> [WRITTEN PROBLEM]: Set down, please, exactly the lines below that run from the line with "Recreate this object" to the line with "GAP = 0.00035", both lines included.

> [MATERIAL FOR THIS TASK]:

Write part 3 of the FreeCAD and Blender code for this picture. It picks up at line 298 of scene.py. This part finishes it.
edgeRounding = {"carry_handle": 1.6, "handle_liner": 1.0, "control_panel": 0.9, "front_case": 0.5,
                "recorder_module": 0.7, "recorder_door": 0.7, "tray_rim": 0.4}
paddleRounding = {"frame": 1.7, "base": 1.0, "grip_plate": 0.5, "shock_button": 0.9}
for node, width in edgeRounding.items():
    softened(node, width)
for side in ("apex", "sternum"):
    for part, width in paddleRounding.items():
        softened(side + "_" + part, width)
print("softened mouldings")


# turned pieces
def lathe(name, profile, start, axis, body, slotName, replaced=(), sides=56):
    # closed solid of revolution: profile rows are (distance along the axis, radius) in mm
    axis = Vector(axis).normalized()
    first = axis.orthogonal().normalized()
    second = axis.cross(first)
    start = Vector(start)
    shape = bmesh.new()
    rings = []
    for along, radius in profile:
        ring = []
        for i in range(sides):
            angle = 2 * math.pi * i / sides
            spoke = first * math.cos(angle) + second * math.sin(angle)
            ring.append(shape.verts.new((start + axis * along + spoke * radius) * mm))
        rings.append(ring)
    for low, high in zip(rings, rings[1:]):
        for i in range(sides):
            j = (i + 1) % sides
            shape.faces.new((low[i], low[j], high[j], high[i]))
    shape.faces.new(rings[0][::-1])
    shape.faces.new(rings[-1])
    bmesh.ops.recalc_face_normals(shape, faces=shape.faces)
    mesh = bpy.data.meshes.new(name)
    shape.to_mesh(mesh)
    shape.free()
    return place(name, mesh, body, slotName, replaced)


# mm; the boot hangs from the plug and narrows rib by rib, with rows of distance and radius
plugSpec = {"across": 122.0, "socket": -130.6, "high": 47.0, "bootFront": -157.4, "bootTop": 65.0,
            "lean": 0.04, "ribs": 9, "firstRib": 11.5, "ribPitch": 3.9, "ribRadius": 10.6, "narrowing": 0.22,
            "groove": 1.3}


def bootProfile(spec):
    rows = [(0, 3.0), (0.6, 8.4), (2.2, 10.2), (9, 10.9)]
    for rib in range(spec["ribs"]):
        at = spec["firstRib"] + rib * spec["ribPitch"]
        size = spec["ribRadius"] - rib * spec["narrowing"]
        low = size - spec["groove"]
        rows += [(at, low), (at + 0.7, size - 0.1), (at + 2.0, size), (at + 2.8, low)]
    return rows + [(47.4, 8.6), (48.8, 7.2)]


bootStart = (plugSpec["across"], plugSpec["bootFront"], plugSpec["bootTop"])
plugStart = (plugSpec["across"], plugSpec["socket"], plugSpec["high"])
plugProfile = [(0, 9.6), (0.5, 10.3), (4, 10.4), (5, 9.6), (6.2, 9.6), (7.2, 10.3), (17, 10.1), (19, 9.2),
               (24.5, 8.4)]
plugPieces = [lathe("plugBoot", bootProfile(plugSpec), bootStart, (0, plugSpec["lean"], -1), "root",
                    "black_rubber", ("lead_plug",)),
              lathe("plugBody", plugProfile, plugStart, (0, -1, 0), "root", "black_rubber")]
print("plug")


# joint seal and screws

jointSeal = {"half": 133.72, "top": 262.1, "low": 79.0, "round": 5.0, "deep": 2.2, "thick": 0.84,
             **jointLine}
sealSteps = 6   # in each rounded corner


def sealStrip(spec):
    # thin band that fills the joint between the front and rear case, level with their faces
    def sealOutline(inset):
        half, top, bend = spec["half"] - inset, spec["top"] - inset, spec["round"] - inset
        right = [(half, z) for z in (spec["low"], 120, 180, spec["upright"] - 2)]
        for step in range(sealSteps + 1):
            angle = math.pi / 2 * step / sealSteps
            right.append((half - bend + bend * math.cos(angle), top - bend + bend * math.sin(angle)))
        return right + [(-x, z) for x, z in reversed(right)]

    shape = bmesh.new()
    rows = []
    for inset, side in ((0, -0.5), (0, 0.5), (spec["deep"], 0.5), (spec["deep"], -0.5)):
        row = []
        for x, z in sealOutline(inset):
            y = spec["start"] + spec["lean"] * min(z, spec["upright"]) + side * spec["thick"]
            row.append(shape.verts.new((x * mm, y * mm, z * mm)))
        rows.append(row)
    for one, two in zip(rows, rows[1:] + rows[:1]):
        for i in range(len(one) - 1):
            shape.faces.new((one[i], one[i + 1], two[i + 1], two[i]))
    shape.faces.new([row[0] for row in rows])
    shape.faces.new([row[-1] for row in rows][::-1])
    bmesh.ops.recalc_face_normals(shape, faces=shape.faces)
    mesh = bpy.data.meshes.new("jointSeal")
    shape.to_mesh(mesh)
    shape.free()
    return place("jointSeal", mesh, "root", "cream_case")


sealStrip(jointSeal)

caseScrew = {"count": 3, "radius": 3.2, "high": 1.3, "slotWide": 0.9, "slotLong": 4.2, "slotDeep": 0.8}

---

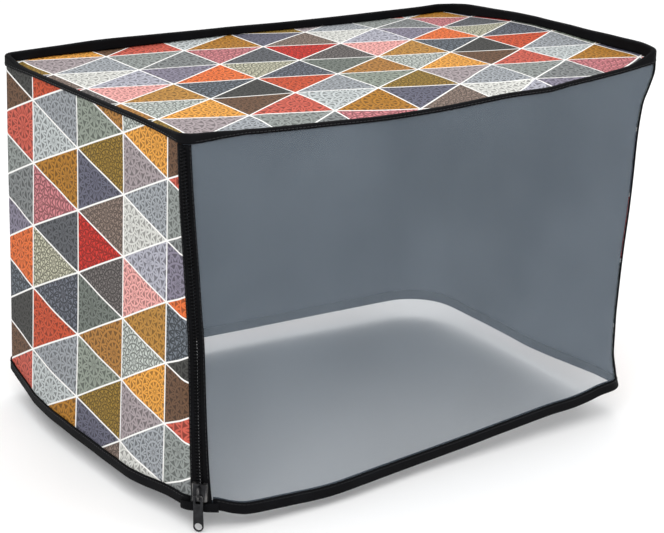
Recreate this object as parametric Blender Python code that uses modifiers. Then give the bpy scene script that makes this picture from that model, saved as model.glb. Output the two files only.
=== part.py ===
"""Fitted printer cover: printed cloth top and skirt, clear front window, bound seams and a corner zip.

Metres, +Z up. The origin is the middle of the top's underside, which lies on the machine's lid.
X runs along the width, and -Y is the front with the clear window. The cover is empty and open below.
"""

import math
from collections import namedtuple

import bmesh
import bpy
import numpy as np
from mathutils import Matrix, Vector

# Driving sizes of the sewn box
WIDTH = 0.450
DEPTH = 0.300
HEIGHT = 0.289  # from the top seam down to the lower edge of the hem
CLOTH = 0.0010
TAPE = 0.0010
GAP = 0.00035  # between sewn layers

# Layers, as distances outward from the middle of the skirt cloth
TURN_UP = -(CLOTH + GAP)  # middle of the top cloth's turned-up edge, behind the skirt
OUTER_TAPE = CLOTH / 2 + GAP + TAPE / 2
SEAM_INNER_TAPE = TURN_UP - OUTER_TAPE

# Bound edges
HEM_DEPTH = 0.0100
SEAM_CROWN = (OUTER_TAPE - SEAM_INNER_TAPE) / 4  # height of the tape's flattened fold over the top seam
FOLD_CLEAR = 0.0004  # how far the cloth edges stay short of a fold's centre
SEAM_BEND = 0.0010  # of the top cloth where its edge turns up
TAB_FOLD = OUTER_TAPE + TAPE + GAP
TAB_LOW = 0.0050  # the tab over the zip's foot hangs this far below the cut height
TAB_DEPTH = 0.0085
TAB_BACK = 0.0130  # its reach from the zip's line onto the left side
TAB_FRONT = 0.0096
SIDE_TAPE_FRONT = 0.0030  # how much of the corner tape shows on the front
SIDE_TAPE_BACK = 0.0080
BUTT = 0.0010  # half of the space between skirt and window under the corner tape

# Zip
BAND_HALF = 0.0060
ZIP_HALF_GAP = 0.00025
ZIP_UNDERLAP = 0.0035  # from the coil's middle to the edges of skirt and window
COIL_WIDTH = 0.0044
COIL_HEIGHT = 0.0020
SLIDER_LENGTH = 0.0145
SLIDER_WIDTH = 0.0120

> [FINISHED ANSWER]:
Recreate this object as parametric Blender Python code that uses modifiers. Then give the bpy scene script that makes this picture from that model, saved as model.glb. Output the two files only.
=== part.py ===
"""Fitted printer cover: printed cloth top and skirt, clear front window, bound seams and a corner zip.

Metres, +Z up. The origin is the middle of the top's underside, which lies on the machine's lid.
X runs along the width, and -Y is the front with the clear window. The cover is empty and open below.
"""

import math
from collections import namedtuple

import bmesh
import bpy
import numpy as np
from mathutils import Matrix, Vector

# Driving sizes of the sewn box
WIDTH = 0.450
DEPTH = 0.300
HEIGHT = 0.289  # from the top seam down to the lower edge of the hem
CLOTH = 0.0010
TAPE = 0.0010
GAP = 0.00035  # between sewn layers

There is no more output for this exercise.